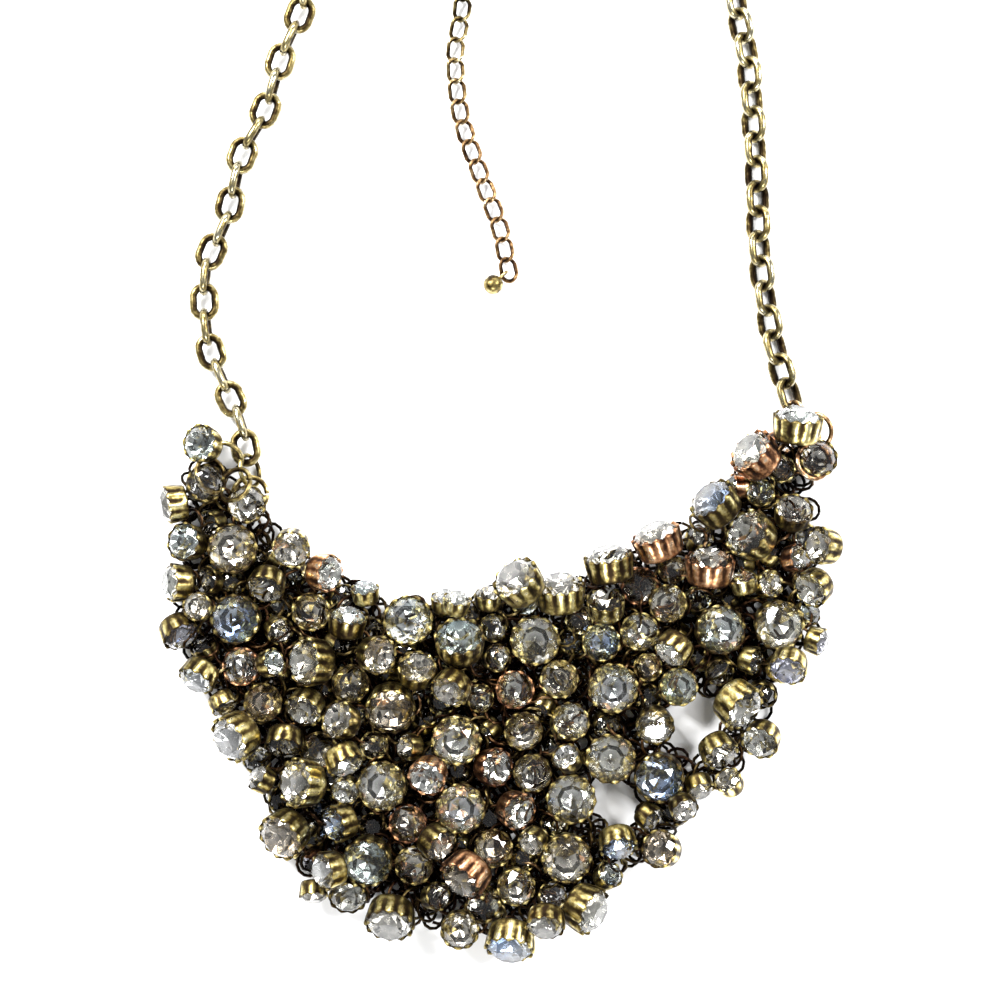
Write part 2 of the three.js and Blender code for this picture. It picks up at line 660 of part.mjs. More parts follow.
==
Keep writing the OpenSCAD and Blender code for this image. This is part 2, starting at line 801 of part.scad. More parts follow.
==
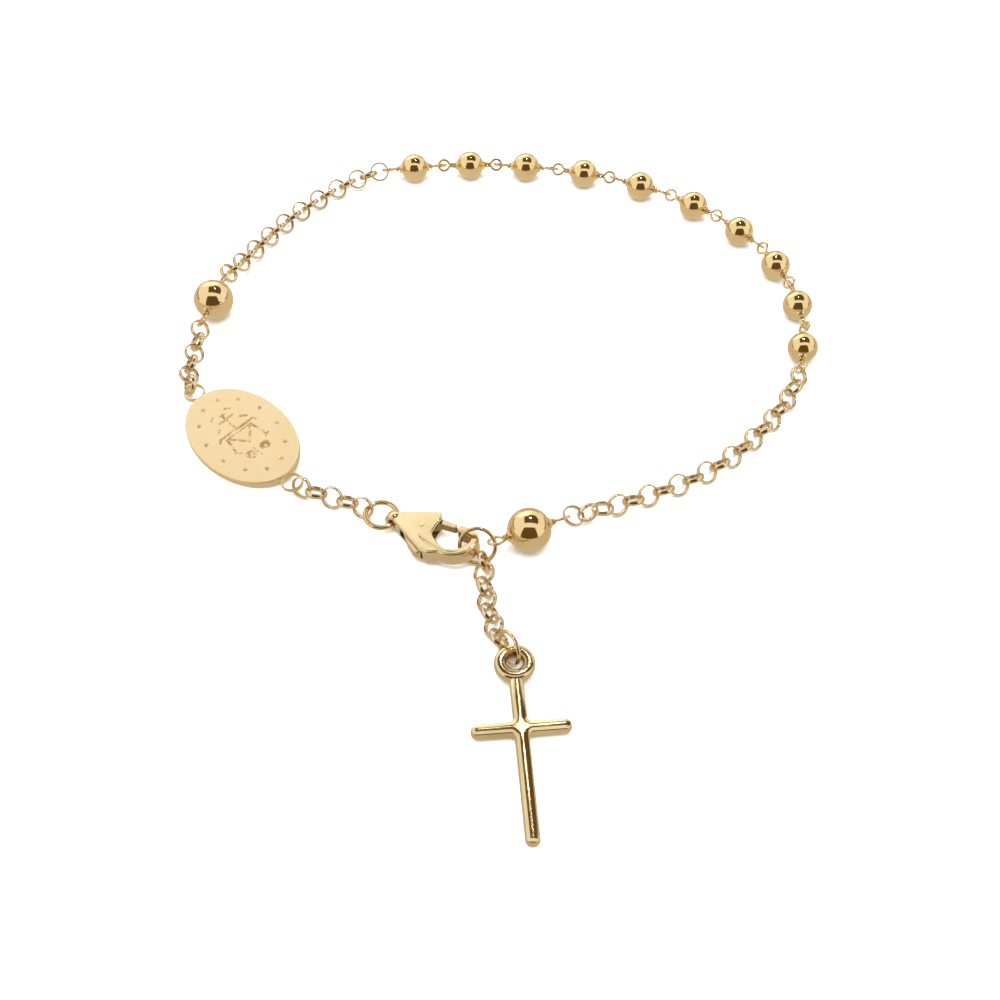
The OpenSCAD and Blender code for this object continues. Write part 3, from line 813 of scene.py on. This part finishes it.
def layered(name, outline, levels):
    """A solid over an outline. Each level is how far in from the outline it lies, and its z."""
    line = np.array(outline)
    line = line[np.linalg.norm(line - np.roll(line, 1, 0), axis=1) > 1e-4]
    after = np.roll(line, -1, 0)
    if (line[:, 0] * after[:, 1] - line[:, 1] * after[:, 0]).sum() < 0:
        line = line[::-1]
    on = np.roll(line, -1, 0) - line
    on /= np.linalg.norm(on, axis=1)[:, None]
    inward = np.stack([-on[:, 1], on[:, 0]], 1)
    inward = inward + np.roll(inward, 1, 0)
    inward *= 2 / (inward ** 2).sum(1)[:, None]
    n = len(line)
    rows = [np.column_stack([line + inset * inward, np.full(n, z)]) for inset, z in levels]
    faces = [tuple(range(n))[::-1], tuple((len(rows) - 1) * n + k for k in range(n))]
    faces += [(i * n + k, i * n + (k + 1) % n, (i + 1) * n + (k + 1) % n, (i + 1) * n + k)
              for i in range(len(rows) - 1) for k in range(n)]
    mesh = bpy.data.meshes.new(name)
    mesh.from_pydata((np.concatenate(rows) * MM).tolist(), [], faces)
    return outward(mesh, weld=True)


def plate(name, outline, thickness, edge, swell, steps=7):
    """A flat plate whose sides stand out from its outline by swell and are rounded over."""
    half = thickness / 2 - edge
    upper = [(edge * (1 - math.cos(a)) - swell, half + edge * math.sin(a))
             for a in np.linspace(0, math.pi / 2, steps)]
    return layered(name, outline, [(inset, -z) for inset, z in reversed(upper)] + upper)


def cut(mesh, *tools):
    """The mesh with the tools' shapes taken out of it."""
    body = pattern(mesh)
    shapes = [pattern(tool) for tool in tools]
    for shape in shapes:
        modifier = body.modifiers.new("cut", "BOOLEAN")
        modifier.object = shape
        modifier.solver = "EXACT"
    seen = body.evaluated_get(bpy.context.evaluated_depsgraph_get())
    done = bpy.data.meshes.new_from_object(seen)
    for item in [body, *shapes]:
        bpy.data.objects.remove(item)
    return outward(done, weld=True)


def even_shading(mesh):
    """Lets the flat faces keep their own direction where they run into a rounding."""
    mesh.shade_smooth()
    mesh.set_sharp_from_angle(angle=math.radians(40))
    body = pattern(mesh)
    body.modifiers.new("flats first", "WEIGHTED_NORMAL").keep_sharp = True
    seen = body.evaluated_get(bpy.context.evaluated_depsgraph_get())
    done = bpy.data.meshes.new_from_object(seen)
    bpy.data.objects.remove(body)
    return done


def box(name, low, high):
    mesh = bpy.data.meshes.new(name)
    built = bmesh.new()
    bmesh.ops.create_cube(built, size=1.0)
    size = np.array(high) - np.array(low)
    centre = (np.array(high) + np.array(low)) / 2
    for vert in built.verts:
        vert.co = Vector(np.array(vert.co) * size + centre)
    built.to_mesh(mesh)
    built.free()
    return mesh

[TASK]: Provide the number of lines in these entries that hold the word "follow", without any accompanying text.

[RESULT FOR THIS EXERCISE]: 2